Extract all data as written.

====== Given data

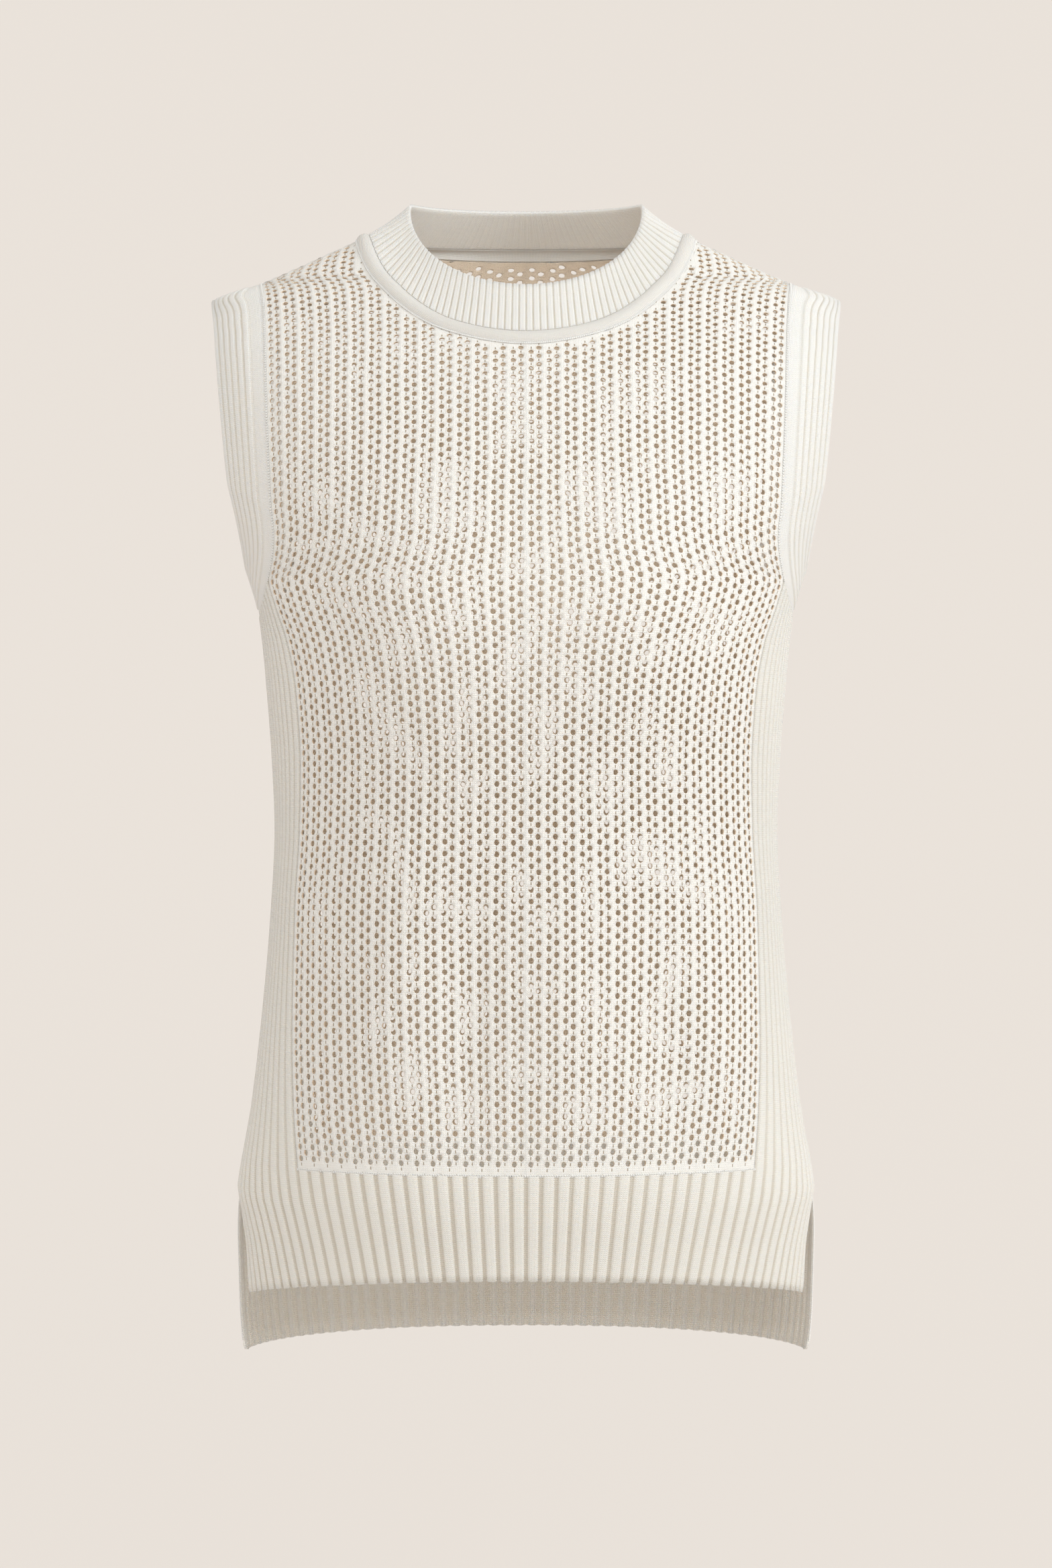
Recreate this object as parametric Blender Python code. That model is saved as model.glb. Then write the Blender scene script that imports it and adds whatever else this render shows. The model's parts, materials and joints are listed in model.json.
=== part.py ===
"""Sleeveless openwork knit top, as it stands filled out by an unseen wearer.

Metres, +Z up. The front faces -Y and the wearer's left is +X. The origin lies at mid-depth on the
centre line, at the height of the side neck points, where the garment hangs from the shoulders.

Every piece is cut from one body form: an upright stack of ovals whose half width, front depth,
back depth and squareness are read from a short table. A piece is lofted from its own rows of
points on that form, and its wall goes inwards along the form's normal. Ribs stand on the outside
only. Tables are in millimetres, and MM turns them into metres.
"""

import math
from bisect import bisect_right
from collections import namedtuple
from functools import lru_cache

import bmesh
import bpy
from mathutils import Vector

for old_object in list(bpy.data.objects):
    bpy.data.objects.remove(old_object, do_unlink=True)

MM = 0.001
FRONT, BACK = -1, 1  # the way each half faces along Y
SIDES = {"left": 1, "right": -1}  # the wearer's left is +X
HALVES = {"front": FRONT, "back": BACK}
SEAM_GAP = 0.3 * MM
HALF_GAP = SEAM_GAP / 2

# Walls and ribs
OPENWORK_WALL = 1.8 * MM
RIB_WALL = 1.5 * MM
HEM_RIB_HEIGHT = 1.3 * MM
SIDE_RIB_HEIGHT = 1.0 * MM
BAND_RIB_HEIGHT = 0.9 * MM
COLLAR_RIB_HEIGHT = 0.9 * MM
WELT_WALL = 1.8 * MM
WELT_ROLL = 2.6 * MM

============

• Result of the task:
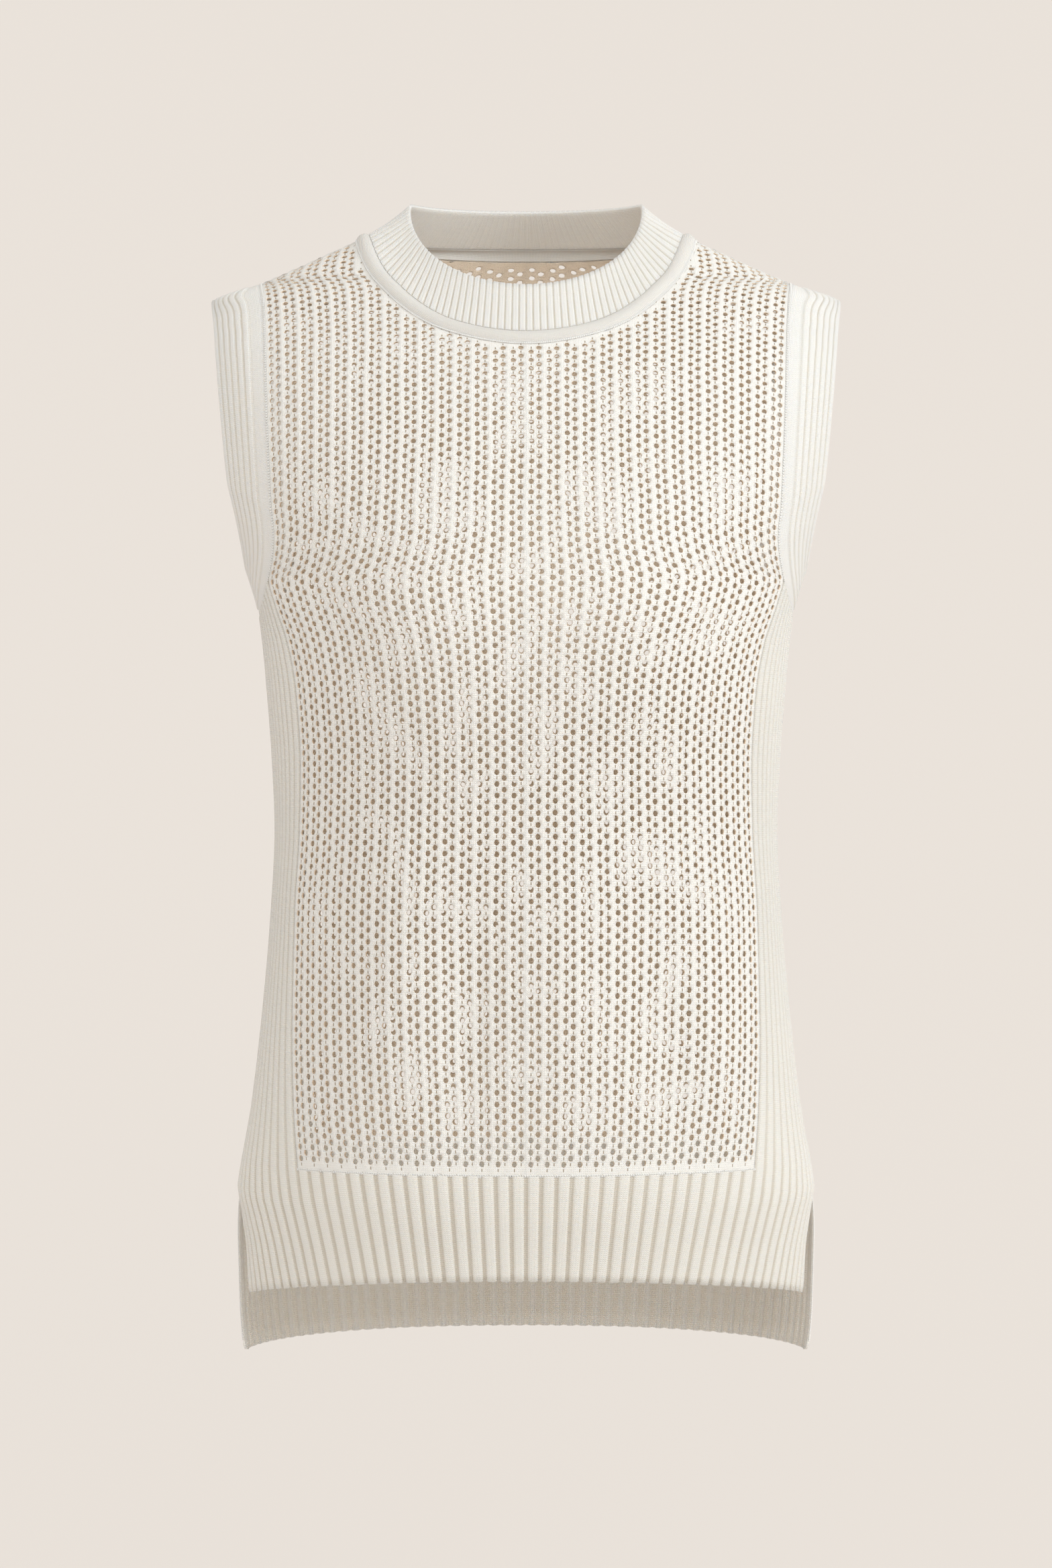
Recreate this object as parametric Blender Python code. That model is saved as model.glb. Then write the Blender scene script that imports it and adds whatever else this render shows. The model's parts, materials and joints are listed in model.json.
=== part.py ===
"""Sleeveless openwork knit top, as it stands filled out by an unseen wearer.

Metres, +Z up. The front faces -Y and the wearer's left is +X. The origin lies at mid-depth on the
centre line, at the height of the side neck points, where the garment hangs from the shoulders.

Every piece is cut from one body form: an upright stack of ovals whose half width, front depth,
back depth and squareness are read from a short table. A piece is lofted from its own rows of
points on that form, and its wall goes inwards along the form's normal. Ribs stand on the outside
only. Tables are in millimetres, and MM turns them into metres.
"""

import math
from bisect import bisect_right
from collections import namedtuple
from functools import lru_cache

import bmesh
import bpy
from mathutils import Vector

for old_object in list(bpy.data.objects):
    bpy.data.objects.remove(old_object, do_unlink=True)

MM = 0.001
FRONT, BACK = -1, 1  # the way each half faces along Y
SIDES = {"left": 1, "right": -1}  # the wearer's left is +X
HALVES = {"front": FRONT, "back": BACK}
SEAM_GAP = 0.3 * MM
HALF_GAP = SEAM_GAP / 2

# Walls and ribs
OPENWORK_WALL = 1.8 * MM
RIB_WALL = 1.5 * MM
HEM_RIB_HEIGHT = 1.3 * MM
SIDE_RIB_HEIGHT = 1.0 * MM
BAND_RIB_HEIGHT = 0.9 * MM
COLLAR_RIB_HEIGHT = 0.9 * MM
WELT_WALL = 1.8 * MM
WELT_ROLL = 2.6 * MM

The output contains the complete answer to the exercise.